Faktor lain adalah dari segi keberadaan komunitas, fakta membuktikan bahwa setiap wilayah didominasi oleh faham dan kelompok tertentu. Contoh kecil adalah di Islamabad sendiri,  mampu kita bedakan sektor mana yang bisa dinilai sebagai perkampungan Syiah, sektor mana yang dominan Braelvi, Ahlu Hadits, hingga Ahmadiyah. Pengkotakan seperti ini tidak menutup kemungkinan berpotensi pada munculnya kebencian kepada golongan sehingga fatwa-fatwa yang muncul dari ulama setempat adalah berdasarkan kepentingan golongannya sendiri. Bahkan sudah merupakan cerita lama, dalam konteks ru’yatul hilal saja kadang satu golongan tidak akan memulai puasa atau hari raya bila yang menjadi saksi hilal bukan dari ulama dari golongan mereka, atau dari suku lain.
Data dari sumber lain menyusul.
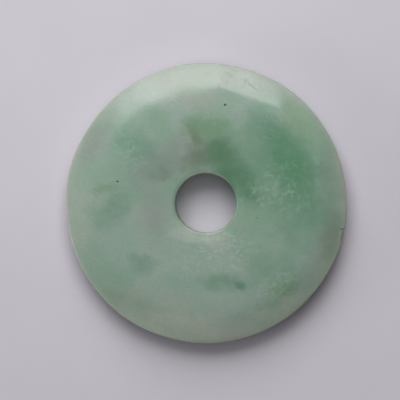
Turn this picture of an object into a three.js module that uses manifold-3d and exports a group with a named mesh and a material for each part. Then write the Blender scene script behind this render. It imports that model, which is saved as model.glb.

Sebuah buku berjudul “Pakistan a Hard Country” karya Anatol Lieven menambahkan bahwa fatwa anti Syiah sendiri sebenarnya muncul bukan hanya dari ulama Deobandi saja, tapi sejarah mencatat bahwa setelah peperangan Afghanistan tahun 1980-an juga menjadi pemicu bertambahnya kalangan ahle Hadits dan menambahkan jumlah kekerasan di negara ini.
Sebenarnya konflik sektarian ini sudah mampu diprediksi akan menjadi bumbu di Pakistan sejak terjadinya Objective Resolution pada tahun 1949, dimana konstitusi Pakistan dirombak dan dibuat berdiri berdasarkan prinsip-prinsip dasar sistem Islam digabungkan dengan sistem demokrasi barat. Memakai nama Islam sebagai landasan berkonstitusi di Pakistan, sama halnya dengan membuka lebar-lebar pintu persaingan antar sekte di dalamnya.